SK reported an issue with the sort order of entries in the root-based index. I dug into it, and discovered: The main Moses-to-English entries appear to be sorted in the correct order. First a sort key is created like this:

<xsl:variable name="sortKey" select="if (descendant::orth) then normalize-space(descendant::orth[1]) else normalize-space(string-join(for $s in descendant::pron[seg[@type='p']]/descendant::seg[@type='p'] return hcmc:createOrth($s), ''))"/>

In other words, if there's an orth it uses the orth, and if not, it creates an orth from all the descendant phonemic prons.
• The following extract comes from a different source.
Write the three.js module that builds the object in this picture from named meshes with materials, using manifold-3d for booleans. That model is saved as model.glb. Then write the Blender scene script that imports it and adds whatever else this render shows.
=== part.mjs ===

Then it sorts the entries using the orthographic collation:

<xsl:sort select="@sortKey" collation=""/>

When it comes to processing the root-based index, we were doing something slightly different:

<xsl:sort select="if (descendant::orth) then descendant::orth[1] else hcmc:createOrth(descendant::pron[seg[@type='p']][1]/descendant::seg[@type='p'][1])" collation=""/>

In other words, we were using the Phonemic collation. I can't remember when/where/why we have both phonemic and orthographic collations -- there must have been a reason -- but I've now switched the root-based index sort so that it uses the orthographic one. That appears to fix the problem, but SK will check for any unwanted fallout.

Meeting and rewrite of presentation slides

January 11th, 2019

Discussed our first draft at length, and I then rewrote my slides.
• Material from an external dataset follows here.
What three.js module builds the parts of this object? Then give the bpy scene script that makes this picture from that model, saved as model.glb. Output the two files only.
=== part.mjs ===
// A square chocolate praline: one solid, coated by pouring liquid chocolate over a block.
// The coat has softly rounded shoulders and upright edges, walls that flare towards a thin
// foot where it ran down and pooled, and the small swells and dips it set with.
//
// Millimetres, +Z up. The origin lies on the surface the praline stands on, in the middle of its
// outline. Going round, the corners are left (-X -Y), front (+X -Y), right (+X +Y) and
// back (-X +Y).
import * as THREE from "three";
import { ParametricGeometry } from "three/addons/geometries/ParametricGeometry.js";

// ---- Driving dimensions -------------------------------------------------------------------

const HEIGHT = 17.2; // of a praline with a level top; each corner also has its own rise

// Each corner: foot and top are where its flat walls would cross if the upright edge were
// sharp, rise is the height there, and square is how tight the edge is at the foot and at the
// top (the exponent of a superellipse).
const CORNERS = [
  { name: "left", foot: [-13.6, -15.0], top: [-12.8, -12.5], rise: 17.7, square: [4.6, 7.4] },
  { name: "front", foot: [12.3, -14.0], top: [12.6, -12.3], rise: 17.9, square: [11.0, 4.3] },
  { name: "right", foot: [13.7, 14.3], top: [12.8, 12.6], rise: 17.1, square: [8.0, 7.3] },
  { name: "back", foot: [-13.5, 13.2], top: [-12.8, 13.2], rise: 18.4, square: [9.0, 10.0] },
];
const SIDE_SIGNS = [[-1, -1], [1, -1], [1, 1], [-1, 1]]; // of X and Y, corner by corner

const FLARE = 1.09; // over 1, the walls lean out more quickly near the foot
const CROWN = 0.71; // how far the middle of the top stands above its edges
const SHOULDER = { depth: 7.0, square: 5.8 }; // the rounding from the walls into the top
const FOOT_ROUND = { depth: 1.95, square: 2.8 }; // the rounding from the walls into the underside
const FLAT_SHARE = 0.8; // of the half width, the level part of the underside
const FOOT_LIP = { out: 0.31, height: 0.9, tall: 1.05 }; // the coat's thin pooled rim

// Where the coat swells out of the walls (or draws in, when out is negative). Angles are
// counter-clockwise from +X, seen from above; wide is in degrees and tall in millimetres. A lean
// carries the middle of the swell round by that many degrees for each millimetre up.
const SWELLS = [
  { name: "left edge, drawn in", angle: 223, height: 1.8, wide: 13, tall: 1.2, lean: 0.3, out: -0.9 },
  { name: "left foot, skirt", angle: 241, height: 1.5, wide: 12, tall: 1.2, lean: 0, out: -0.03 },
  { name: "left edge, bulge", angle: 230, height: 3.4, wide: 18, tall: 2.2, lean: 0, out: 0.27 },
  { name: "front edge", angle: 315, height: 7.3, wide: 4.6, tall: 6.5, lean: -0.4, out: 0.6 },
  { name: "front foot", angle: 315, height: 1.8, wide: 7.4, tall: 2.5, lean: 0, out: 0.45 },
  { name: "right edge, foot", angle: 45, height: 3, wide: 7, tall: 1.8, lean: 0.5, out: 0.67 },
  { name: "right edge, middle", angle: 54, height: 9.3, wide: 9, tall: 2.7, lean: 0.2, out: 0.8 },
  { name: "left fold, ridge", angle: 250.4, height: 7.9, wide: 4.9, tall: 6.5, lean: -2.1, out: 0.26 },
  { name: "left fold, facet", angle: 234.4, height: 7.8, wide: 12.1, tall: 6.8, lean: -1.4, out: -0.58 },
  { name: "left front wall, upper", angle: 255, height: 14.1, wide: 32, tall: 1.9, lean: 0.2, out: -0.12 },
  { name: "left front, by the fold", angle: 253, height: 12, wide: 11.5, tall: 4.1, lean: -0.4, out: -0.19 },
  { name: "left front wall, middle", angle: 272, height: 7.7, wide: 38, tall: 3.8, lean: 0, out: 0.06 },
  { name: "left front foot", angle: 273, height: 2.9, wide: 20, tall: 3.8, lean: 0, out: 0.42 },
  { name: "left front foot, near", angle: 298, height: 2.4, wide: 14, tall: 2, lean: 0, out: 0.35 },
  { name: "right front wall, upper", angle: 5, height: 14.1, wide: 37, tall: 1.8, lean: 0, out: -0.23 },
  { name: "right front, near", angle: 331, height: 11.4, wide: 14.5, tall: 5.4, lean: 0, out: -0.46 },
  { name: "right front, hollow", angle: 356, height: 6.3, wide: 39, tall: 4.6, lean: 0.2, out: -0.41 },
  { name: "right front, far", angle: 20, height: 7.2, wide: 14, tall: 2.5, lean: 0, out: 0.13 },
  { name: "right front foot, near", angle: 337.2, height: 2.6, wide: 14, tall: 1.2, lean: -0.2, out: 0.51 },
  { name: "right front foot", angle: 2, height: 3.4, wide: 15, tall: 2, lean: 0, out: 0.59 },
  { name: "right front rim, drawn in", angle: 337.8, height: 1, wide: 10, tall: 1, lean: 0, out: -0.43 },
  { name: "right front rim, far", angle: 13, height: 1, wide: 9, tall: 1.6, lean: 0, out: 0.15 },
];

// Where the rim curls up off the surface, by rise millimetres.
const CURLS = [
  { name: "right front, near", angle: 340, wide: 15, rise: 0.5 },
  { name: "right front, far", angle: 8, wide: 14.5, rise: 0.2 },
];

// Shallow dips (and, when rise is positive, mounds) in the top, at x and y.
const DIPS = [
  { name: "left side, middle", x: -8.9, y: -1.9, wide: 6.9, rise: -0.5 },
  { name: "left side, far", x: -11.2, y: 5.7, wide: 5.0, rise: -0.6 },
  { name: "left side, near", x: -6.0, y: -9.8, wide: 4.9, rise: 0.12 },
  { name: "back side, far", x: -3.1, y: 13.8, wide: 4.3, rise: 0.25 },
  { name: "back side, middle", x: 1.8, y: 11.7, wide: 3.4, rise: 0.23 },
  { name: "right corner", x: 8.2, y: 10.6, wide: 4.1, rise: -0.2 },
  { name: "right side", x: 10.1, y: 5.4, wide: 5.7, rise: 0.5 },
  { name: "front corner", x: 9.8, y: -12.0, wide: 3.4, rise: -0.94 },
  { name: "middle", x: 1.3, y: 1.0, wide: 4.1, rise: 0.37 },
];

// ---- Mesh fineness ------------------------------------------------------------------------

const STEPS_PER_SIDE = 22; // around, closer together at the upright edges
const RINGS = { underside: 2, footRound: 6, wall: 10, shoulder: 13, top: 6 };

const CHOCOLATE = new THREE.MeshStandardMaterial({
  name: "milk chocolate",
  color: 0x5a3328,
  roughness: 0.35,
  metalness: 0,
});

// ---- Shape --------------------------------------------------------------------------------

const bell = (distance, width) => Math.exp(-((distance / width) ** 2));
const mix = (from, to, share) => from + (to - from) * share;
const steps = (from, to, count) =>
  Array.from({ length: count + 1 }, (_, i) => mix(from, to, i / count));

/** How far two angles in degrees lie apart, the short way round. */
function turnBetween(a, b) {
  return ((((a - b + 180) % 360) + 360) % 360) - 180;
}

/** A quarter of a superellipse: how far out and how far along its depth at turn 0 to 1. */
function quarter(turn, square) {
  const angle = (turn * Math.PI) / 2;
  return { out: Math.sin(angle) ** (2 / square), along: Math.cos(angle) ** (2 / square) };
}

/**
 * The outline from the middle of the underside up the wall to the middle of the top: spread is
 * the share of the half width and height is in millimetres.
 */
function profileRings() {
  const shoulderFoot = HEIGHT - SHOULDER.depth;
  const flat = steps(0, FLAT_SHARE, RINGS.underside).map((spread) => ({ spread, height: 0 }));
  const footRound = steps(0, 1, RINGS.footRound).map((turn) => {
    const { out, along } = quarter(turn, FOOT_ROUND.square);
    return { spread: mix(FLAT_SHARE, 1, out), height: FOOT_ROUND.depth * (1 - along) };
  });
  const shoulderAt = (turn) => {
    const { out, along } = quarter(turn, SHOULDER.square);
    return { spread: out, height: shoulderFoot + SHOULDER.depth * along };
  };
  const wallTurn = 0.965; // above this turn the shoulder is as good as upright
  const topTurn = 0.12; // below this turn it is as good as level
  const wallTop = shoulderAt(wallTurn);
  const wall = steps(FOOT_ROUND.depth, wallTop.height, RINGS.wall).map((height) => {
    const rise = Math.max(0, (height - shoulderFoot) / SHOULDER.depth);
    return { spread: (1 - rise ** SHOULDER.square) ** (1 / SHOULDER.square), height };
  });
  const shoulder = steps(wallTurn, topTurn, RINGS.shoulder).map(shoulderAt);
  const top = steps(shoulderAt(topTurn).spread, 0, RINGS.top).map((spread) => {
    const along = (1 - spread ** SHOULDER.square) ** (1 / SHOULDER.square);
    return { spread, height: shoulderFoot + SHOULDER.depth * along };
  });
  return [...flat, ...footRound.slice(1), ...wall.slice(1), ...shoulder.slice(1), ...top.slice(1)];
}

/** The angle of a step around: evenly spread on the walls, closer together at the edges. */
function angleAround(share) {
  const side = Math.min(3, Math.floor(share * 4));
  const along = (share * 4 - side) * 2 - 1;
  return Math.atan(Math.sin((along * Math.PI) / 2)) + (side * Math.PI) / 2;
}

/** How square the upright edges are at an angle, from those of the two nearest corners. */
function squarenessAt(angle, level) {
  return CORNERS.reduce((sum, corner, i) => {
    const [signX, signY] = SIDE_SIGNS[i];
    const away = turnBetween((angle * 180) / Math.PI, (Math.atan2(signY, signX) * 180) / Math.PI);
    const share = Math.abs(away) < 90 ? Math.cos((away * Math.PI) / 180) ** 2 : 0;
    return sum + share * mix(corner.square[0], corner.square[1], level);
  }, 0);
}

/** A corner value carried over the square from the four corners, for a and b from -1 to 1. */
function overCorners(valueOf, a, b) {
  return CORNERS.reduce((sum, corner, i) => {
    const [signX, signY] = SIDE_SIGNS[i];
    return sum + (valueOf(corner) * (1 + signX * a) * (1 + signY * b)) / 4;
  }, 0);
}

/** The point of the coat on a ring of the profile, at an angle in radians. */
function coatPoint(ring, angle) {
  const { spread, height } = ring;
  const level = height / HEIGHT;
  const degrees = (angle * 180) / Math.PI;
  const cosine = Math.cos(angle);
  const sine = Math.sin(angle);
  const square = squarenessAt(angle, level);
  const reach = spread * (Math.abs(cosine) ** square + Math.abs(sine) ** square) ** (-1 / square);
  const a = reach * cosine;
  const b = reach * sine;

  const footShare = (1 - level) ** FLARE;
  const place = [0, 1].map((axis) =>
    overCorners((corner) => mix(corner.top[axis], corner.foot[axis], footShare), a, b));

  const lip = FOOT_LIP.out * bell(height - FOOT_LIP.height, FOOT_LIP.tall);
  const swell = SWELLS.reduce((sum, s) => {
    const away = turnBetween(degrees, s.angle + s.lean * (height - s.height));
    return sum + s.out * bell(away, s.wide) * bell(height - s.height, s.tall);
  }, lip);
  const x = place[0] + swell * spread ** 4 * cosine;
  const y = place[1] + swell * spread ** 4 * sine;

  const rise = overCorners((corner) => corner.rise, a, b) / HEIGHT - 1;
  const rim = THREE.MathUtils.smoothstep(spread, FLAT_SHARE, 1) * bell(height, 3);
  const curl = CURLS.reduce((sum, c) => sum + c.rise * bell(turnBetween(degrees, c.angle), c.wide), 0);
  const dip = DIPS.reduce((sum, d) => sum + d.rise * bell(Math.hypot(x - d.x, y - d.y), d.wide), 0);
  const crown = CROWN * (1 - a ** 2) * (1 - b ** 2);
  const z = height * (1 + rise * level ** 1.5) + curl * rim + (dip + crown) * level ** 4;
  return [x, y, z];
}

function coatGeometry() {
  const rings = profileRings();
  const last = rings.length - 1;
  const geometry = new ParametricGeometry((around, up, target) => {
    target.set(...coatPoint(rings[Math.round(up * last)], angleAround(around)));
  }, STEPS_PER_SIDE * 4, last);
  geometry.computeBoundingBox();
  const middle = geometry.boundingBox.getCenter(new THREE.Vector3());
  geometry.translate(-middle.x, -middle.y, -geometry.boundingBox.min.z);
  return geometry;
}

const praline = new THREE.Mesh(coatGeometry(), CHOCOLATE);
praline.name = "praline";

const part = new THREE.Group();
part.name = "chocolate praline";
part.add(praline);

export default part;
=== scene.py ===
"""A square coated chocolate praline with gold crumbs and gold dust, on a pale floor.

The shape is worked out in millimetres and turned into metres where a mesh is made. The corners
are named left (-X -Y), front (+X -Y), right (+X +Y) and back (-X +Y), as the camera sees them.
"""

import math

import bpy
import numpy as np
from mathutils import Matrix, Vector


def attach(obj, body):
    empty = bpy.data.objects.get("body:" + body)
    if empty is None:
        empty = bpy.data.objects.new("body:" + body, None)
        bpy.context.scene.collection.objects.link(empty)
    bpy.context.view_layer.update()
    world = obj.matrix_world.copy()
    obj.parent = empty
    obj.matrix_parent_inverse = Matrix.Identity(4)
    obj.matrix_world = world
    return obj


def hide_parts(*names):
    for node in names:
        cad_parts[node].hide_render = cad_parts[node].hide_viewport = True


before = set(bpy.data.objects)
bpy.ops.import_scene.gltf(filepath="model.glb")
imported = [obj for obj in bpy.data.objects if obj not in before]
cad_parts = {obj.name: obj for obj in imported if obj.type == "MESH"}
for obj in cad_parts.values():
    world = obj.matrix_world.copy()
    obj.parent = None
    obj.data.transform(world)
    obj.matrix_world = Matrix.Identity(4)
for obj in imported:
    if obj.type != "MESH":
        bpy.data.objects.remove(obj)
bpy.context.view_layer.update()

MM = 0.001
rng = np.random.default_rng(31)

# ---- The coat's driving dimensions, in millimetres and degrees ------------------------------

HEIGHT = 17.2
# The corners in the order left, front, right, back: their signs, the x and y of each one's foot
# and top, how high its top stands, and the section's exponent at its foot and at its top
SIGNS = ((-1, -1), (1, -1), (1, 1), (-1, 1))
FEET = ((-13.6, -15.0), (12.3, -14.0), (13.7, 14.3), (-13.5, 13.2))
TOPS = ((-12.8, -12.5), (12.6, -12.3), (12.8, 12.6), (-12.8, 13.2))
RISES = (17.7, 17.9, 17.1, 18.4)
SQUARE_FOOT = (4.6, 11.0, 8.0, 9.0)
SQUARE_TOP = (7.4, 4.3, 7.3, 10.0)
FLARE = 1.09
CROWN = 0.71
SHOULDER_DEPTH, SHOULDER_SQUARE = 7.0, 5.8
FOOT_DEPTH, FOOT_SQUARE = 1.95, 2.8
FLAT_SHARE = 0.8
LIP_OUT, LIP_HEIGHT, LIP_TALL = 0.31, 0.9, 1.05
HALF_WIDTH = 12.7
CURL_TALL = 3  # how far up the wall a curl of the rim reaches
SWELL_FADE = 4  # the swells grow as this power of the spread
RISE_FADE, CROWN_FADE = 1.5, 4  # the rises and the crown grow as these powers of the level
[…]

Tweak to order of root-based index component sorting

November 16th, 2018

Per SK, switched the order of two morphemes and rebuilt the PDF. Took a while to figure out where to make the change, though.

Worked with SK on diagnostics code to replace old Python stuff

August 24th, 2018

ED's convoluted Python/NTLK stuff for diagnostics just doesn't work on the new Jenkins server, and in any case it seems, as we look at it, that it could perfectly well have been done in XSLT, so SK and I have made a start on figuring out how it works and converting it. It'll take a while, but lesson learned -- don't let people use stuff just because they like it, keep the range of tech limited for any given project.

Added diagnostics build scenario to XPR file

December 12th, 2017

So that ECH can work remotely without needing a network connections, we've added a build scenario for the diagnostics to the Oxygen project file, so that running the default scenario on any XML document actually runs the diagnostic process. It takes nearly ten minutes, but it's still a bit quicker than waiting for Jenkins and it can be done without a network connection.

Meeting with app developer

September 25th, 2017

Met with AP, linguist and app developer, and shared ideas on dictionary interfaces, data-entry, and outputs.

Ant task to build the PDF

July 7th, 2017

Our PDF build is dependent on XEP, which is installed on my desktop, so up to now I've needed to be here to build it (since it was a scenario run from inside Oxygen). I've now converted this into an ant task which can be run remotely at the command line. Lesson learned at some cost of time: you can't use this:

  <arg value="-fo ${foFile}"/>

Instead, you have to use this:

  <arg line="-fo ${foFile}"/>

Otherwise XEP doesn't find the FO file, and assumes the fo is coming from stdin; it then complains that the root element is not fo:root.


June 28th, 2017
With ED and SK, porting over diagnostics that are now cleared into schematron where possible.

SVN conflict resolution

June 20th, 2017
Working with the Moses team to help resolve a conflict in SVN and helping E with XSLT.

Created metadata.xml

June 1st, 2017
Attempted to run the improved Endings diagnostics code against Moses and realized that the "psn" and "m" prefix weren't defined whatsoever. After consulting with MH, SK, and ED, I created metadata.xml and defined the prefixes as best as I could. This put up a few errors with psn pointers; I fixed what I could and then added a diagnostics to the Moses build.